Rebecca Jordan, associate professor in the departments of Ecology, Evolution and Natural Resources and Human Ecology at the School of Environmental and Biological Sciences is the principal investigator of a $1.2 million National Science Foundation Cyberlearning grant to engage citizen scientists in an online, collaborative, model-based learning program.
The project is titled “Sustaining ecological communities through citizen science and online collaboration.” The project will use a series of web-based modeling and social media tools to engage participants in authentic science. This includes making field observations, engaging in collaborative discussions, graphically representing data, and modeling ecological systems. The goal of these efforts is to allow participants to engage in open-space land management.
Collaborators in this project include learning scientists, ecologists, and computer and information scientists from several higher education institutions, including Rutgers, Virginia Polytechnic Institute, Colorado State University and the University of Hawaii. The Virginia Master Naturalists—a community-based natural resource volunteer program—will comprise the citizen scientists in this project.
Jordan, who directs the Program in Science Learning at the school, sees great potential for the project. “This is essentially a pilot project that will serve as a model for other citizen science projects across an array of geographies and disciplines.”

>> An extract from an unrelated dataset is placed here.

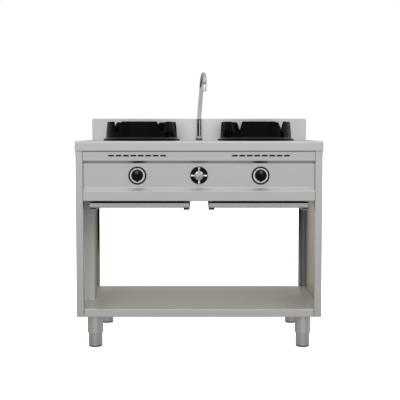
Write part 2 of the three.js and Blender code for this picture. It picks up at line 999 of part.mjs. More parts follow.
// ---- drip trays, bent from one sheet, on rectangular runners hung under the body
for (const [side, k] of [
  ["left", -1],
  ["right", 1],
]) {
  const x0 = Math.min(k * TRAY_X0, k * TRAY_X1);
  const x1 = Math.max(k * TRAY_X0, k * TRAY_X1);
  // a block with rounded lower edges, e inside the tray's outer faces
  const pan = (e, top) => {
    const section = (a, b) =>
      rounded(
        [
          [a + e, TRAY_Z0 + e],
          [b - e, TRAY_Z0 + e],
          [b - e, top],
          [a + e, top],
        ],
        [3.6 - e, 3.6 - e, 0, 0],
        3,
        true,
      );
    return alongX(section(TRAY_Y0, TRAY_Y1), x0 - 5, x1 + 5).intersect(
      alongY(section(x0, x1), TRAY_Y0 - 5, TRAY_Y1 + 5),
    );
  };
  piece(`${side}_drip_tray`, cut(pan(0, TRAY_Z1), pan(1.2, TRAY_Z1 + 5)), STEEL);
  for (const [end, x, d, w] of [
    ["inner", k * TRAY_X0, k, 23],
    ["outer", k * TRAY_X1, -k, 27],
  ]) {
    // d points from the tray's end towards its middle, w is the runner's inner edge
    const X = (a, b) => [Math.min(x + d * a, x + d * b), Math.max(x + d * a, x + d * b)];
    const [a0, a1] = X(0.6, w);
    const [b0, b1] = X(1.8, w - 1.2);
    const [w0, w1] = X(-1.6, -0.4);
    const [c0, c1] = X(-1.6, 1);
    const [f0, f1] = X(-1.6, 14);
    const runner = join(
      cut(
        box(a0, a1, 17, 583, 570.6, TRAY_Z0 - GAP),
        box(b0, b1, 0, 600, 573.4, TRAY_Z0 - GAP - 0.8),
      ),
      box(c0, c1, 17, 583, 570.6, 573),
      box(w0, w1, 17, 583, 571, BODY_BOTTOM - GAP),
      box(f0, f1, 17, 583, BODY_BOTTOM - GAP - 1.2, BODY_BOTTOM - GAP),
    );
    piece(`${side}_tray_${end}_runner`, runner, STEEL_DARK);
  }
}

// ---- legs: fixed tube with a plate under the shelf, and an adjustable foot inside it
for (const [row, y] of [
  ["front", LEG_Y[0]],
  ["rear", LEG_Y[1]],
])
  for (const [side, x] of [
    ["left", -LEG_X],
    ["right", LEG_X],
  ]) {
    const top = SHELF_TOP - SHEET - GAP;
    piece(
      `${row}_${side}_leg`,
      join(
        turned(
          [
            [30, LEG_Z],
            [LEG_R, LEG_Z],
            [LEG_R, top - 1],
            [30, top - 1],
            [30, LEG_Z],
          ],
          20,
          x,
          y,
        ),
        box(x - 34, x + 34, y - 34, y + 34, top - 3, top),
      ),
      STEEL,
    );
    piece(
      `${row}_${side}_foot`,
      turned(
        [
          [0, 0],
          [26.5, 0],
          [FOOT_R, 1.5],
          [FOOT_R, 112],
          [25.5, 112],
          [25.5, 6],
          [0, 6],
        ],
        20,
        x,
        y,
      ),
      STEEL,
    );
  }

export default range;
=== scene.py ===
# The looks of a two-burner wok range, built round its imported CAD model.
# Shapes are written in millimetres, X from the middle, Y from the front edge of the worktop
# towards the back and Z from the floor, and turned into the frame's metres when a mesh is made.
import json
import math
import random

import bpy
from mathutils import Matrix, Quaternion, Vector

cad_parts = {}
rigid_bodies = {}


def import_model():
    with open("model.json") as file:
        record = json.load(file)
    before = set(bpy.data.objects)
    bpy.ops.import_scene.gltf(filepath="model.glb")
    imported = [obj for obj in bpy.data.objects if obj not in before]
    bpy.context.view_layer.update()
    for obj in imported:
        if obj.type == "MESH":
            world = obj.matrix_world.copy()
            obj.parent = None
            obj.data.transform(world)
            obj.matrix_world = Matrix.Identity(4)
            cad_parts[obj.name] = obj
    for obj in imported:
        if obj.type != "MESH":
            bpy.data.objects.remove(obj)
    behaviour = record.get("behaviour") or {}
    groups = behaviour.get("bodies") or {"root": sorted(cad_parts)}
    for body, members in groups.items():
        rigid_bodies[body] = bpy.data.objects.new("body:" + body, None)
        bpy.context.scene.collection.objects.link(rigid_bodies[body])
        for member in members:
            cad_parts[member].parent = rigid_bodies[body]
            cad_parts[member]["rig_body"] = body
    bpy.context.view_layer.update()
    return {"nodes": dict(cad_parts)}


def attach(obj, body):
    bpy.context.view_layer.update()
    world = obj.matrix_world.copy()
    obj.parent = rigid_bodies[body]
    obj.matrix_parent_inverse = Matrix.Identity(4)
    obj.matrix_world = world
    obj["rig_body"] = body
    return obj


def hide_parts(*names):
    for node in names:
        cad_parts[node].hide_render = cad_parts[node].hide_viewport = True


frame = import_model()
random.seed(7)

YC = 296.0  # the frame's origin, behind the worktop's front edge
SHEET = 1.5


def M(p):
    return (p[0] / 1000.0, (p[1] - YC) / 1000.0, p[2] / 1000.0)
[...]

The Program in Science Learning investigates the development of science literacy across formal and informal post-secondary learning environments. “As a scientist and educator, I feel it important to provide students and community members with the tools that enable scientific understanding and the active participation in the stewardship of natural resources.”
The research that emerges from the NSF-funded project will build and assess the collaborative science learning system as a tool to teach citizens about authentic scientific inquiry. It will also help us to understand how cyber-enabled tools can contribute to how lay audiences participate in scientific practices.
The NSF award, which began on September, runs through August 31, 2016.